Exercise prompt — Please print all of the material below, word for word.

— begin Provided data —

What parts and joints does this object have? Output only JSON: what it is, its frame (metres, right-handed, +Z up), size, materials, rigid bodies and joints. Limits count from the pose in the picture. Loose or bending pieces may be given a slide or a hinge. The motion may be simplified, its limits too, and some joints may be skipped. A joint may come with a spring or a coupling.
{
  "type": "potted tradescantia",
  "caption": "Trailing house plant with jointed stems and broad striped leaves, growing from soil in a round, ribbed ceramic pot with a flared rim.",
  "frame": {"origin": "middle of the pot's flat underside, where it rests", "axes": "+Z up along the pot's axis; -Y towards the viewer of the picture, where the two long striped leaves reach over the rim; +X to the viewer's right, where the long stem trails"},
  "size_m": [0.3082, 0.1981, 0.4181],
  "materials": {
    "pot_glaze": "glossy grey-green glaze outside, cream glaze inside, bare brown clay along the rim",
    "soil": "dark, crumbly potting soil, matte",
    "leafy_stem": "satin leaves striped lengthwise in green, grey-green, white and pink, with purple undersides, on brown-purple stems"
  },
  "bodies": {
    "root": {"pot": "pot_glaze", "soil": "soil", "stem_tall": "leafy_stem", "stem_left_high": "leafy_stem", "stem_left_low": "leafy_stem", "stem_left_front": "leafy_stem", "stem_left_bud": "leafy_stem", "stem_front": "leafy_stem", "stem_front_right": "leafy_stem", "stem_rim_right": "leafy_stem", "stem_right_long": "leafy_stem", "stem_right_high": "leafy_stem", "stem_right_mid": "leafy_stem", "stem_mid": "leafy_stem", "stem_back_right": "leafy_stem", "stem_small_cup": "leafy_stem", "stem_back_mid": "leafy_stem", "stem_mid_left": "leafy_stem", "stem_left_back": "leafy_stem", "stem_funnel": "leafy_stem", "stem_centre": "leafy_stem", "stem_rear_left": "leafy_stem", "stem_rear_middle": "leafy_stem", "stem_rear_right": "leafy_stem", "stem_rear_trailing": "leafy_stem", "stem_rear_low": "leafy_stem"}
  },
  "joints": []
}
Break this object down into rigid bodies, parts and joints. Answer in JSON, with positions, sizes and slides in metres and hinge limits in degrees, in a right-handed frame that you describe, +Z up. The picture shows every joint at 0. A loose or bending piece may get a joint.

— end Provided data —

Written response —
What parts and joints does this object have? Output only JSON: what it is, its frame (metres, right-handed, +Z up), size, materials, rigid bodies and joints. Limits count from the pose in the picture. Loose or bending pieces may be given a slide or a hinge. The motion may be simplified, its limits too, and some joints may be skipped. A joint may come with a spring or a coupling.
{
  "type": "potted tradescantia",
  "caption": "Trailing house plant with jointed stems and broad striped leaves, growing from soil in a round, ribbed ceramic pot with a flared rim.",
  "frame": {"origin": "middle of the pot's flat underside, where it rests", "axes": "+Z up along the pot's axis; -Y towards the viewer of the picture, where the two long striped leaves reach over the rim; +X to the viewer's right, where the long stem trails"},
  "size_m": [0.3082, 0.1981, 0.4181],
  "materials": {
    "pot_glaze": "glossy grey-green glaze outside, cream glaze inside, bare brown clay along the rim",
    "soil": "dark, crumbly potting soil, matte",
    "leafy_stem": "satin leaves striped lengthwise in green, grey-green, white and pink, with purple undersides, on brown-purple stems"
  },
  "bodies": {
    "root": {"pot": "pot_glaze", "soil": "soil", "stem_tall": "leafy_stem", "stem_left_high": "leafy_stem", "stem_left_low": "leafy_stem", "stem_left_front": "leafy_stem", "stem_left_bud": "leafy_stem", "stem_front": "leafy_stem", "stem_front_right": "leafy_stem", "stem_rim_right": "leafy_stem", "stem_right_long": "leafy_stem", "stem_right_high": "leafy_stem", "stem_right_mid": "leafy_stem", "stem_mid": "leafy_stem", "stem_back_right": "leafy_stem", "stem_small_cup": "leafy_stem", "stem_back_mid": "leafy_stem", "stem_mid_left": "leafy_stem", "stem_left_back": "leafy_stem", "stem_funnel": "leafy_stem", "stem_centre": "leafy_stem", "stem_rear_left": "leafy_stem", "stem_rear_middle": "leafy_stem", "stem_rear_right": "leafy_stem", "stem_rear_trailing": "leafy_stem", "stem_rear_low": "leafy_stem"}
  },
  "joints": []
}
Break this object down into rigid bodies, parts and joints. Answer in JSON, with positions, sizes and slides in metres and hinge limits in degrees, in a right-handed frame that you describe, +Z up. The picture shows every joint at 0. A loose or bending piece may get a joint.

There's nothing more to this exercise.